A few observations on Laves phase precipitation in relation to its effects on creep rupture strength of ferritic steels based on Fe–9Cr (wt%) alloys at 650 °C

Abstract

Abstract Creep rupture strengths, Laves phase precipitation and growth kinetics were measured at 650 °C for three Fe–9Cr (wt%) alloys in which the concentrations of Co, W and Mo were varied to investigate their effects on creep rupture strength and Laves phase precipitation behaviour, but C and N were not added to avoid the precipitation of carbide and carbonitride phases so that the effects of Laves phase precipitation on creep rupture strengths can be exclusively identified.

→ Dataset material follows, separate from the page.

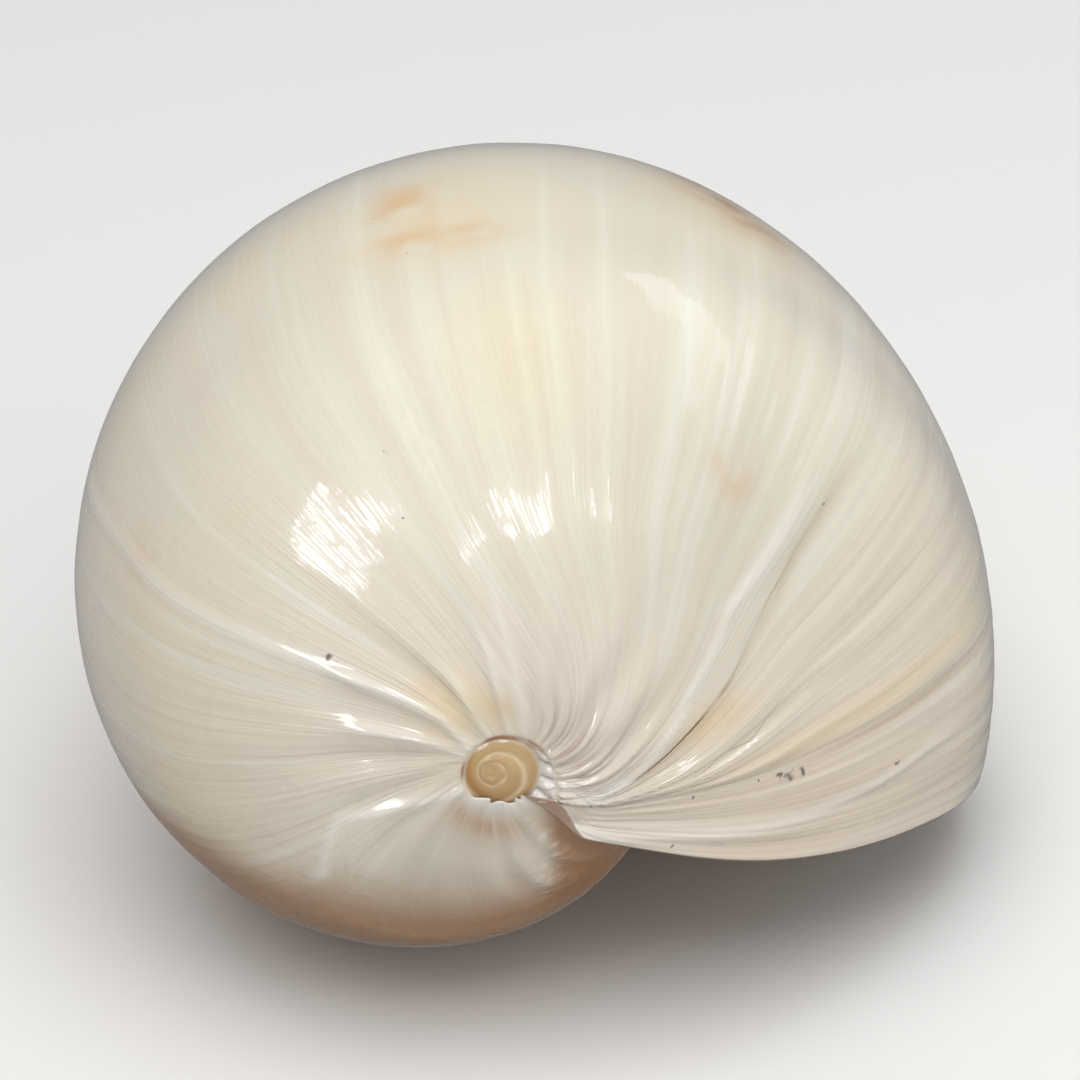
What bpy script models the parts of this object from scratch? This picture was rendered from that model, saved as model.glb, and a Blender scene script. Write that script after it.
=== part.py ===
"""A melon shell: the big, thin-walled, nearly round shell of a volute sea snail.

The whole shell is one grown piece. Its surface is a single sheet, drawn as one growth line after
another. The sheet starts deep inside on the wall of the earlier whorl, comes out through the mouth,
goes once round the outside to the lip, turns over the lip's rim and runs back inside again.
"""

import math

import bmesh
import bpy
from mathutils import Matrix, Vector

MM = 0.001

# A growth line runs from the suture beside the apex, over the shoulder and down to the front end.
# Each station on it has the number of columns up to the next station, and how far, in degrees, the
# line trails behind its start at the suture. Then it has the radius from the coil's axis and the
# depth behind the apex, in mm, on four sections of the last whorl: where it starts, and one third
# of a turn, two thirds and a full turn later.
STATIONS = [
    (3, 0, (6.0, 1.0), (6.0, 0.6), (6.3, 0.0), (8.9, -0.8)),
    (5, 15, (16.5, 2.0), (16.0, 0.2), (17.0, -1.0), (18.5, -1.8)),
    (5, 27, (24.0, 9.0), (29.5, 4.5), (38.5, 5.0), (46.5, 5.0)),
    (5, 33, (30.0, 20.0), (44.0, 16.0), (61.5, 20.0), (75.0, 24.0)),
    (5, 33, (34.5, 36.0), (56.0, 38.0), (71.5, 46.0), (92.5, 54.0)),
    (6, 31, (36.0, 58.0), (57.0, 66.0), (73.0, 76.0), (86.0, 88.0)),
    (8, 28, (30.5, 86.0), (46.5, 98.0), (62.0, 110.0), (75.5, 122.0)),
    (7, 26, (19.5, 118.0), (30.0, 130.0), (44.0, 142.0), (56.5, 154.0)),
    (5, 42, (15.0, 152.0), (18.5, 161.0), (23.0, 169.0), (30.0, 177.0)),
    (0, 150, (10.0, 176.0), (10.0, 176.0), (10.0, 176.0), (10.0, 176.0)),
]
FIRST_SECTION = -375.0
SECTION_STEP = 120.0
RADIUS_EASE = 1.2
DEPTH_EASE = 0.5

OUTSIDE_LINES = 64
INSIDE_LINES = 10
TURN = 360.0
HOLLOW_END = 270.0

LIP_WALL = 2.4
INNER_WALL = 3.4
LIP_ROUNDING = 0.8
CORNER_WALL = 6.0
APEX_END = (1.0, 1.8)
FRONT_END = (9.0, 8.2)
ENDS_DRAWN_IN = 0.6
CORNER_BLEND = 0.8

PLEATS = 17
PLEAT_HEIGHT = 0.5
PLEAT_STATION = 1.3
PLEAT_REACH = 0.8

NOTCH_STATION = 8.45
NOTCH_WIDTH = 0.42
NOTCH_DEPTH = 8.0
NOTCH_LENGTH = 45.0
FASCIOLE_GROOVE = 2.0

FOLD_STATIONS = (6.35, 7.05, 7.75)
FOLD_HEIGHT = 3.2
FOLD_WIDTH = 0.24
FOLD_CLIMB = 0.0035
FOLD_END = -345.0
FOLD_FADE = 40.0

NUCLEUS_RADIUS = 5.5
NUCLEUS_GROOVE = 1.8
NUCLEUS_TOP = -0.6
NUCLEUS_RINGS = (1.0, 0.8, 0.52, 0.24)
TIP_RINGS = ((8.6, 178.2), (5.2, 180.0))
TIP_DEPTH = 180.6

SUTURE_BEARING = -51.0
REST_ROLL = 4.9
REST_PITCH = -9.4
WEAR = 0.5


def smooth(share):
    """0 below 0, 1 above 1, and an even S-curve between them."""
    share = min(1.0, max(0.0, share))
    return share * share * (3.0 - 2.0 * share)


def bell(offset, width):
    return math.exp(-((offset / width) ** 2))


def through(values, station):
    """A smooth curve through one value for each station."""
    last = len(values) - 1
    low = min(int(station), last - 1)
    t = station - low
    p1, p2 = values[low], values[low + 1]
    p0 = values[low - 1] if low > 0 else 2.0 * p1 - p2
    p3 = values[low + 2] if low + 2 <= last else 2.0 * p2 - p1
    return 0.5 * (
        2.0 * p1
        + (p2 - p0) * t
        + (2.0 * p0 - 5.0 * p1 + 4.0 * p2 - p3) * t * t
        + (3.0 * p1 - p0 - 3.0 * p2 + p3) * t**3
    )


def round_the_whorl(sections, bearing, ease):
    """A cubic through the four sections' values. Before the first of them it eases to a constant."""
    a, b, c, d = sections
    t = (bearing - FIRST_SECTION) / SECTION_STEP
    if t < 0.0:
        slope = (-11.0 * a + 18.0 * b - 9.0 * c + 2.0 * d) / 6.0
        return a + slope * ease * (math.exp(t / ease) - 1.0)
    return (
        -a * (t - 1.0) * (t - 2.0) * (t - 3.0) / 6.0
        + b * t * (t - 2.0) * (t - 3.0) / 2.0
        - c * t * (t - 1.0) * (t - 3.0) / 2.0
        + d * t * (t - 1.0) * (t - 2.0) / 6.0
    )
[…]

In the two alloys containing about 3 wt% W, Laves phase was found to precipitate only on grain boundaries and hence contributed little to precipitation strengthening. A reduction in stress exponent for rupture time occurred long before the Laves phase precipitation was completed in these two alloys, which was attributed to the coarsening of Laves phase particles at grain boundaries. In an alloy with 4.53 wt% W+Mo added, Laves phase precipitated both at grain boundaries and within grains with a precipitation free zone present on both sides of grain boundary. The creep rupture strength of this alloy was higher than the other two alloys, which was considered to be mainly due to the solution strengthening effect of combined addition of W and Mo. Its stress exponent for rupture time did not change in the whole stress range tested, which was attributed to the fast growth kinetics of Laves phase particles precipitated on grain boundaries. Co had no solid solution strengthening effect, but it can increase the Laves phase precipitation kinetics in the alloys, which can also be increased by increasing the concentration of W+Mo.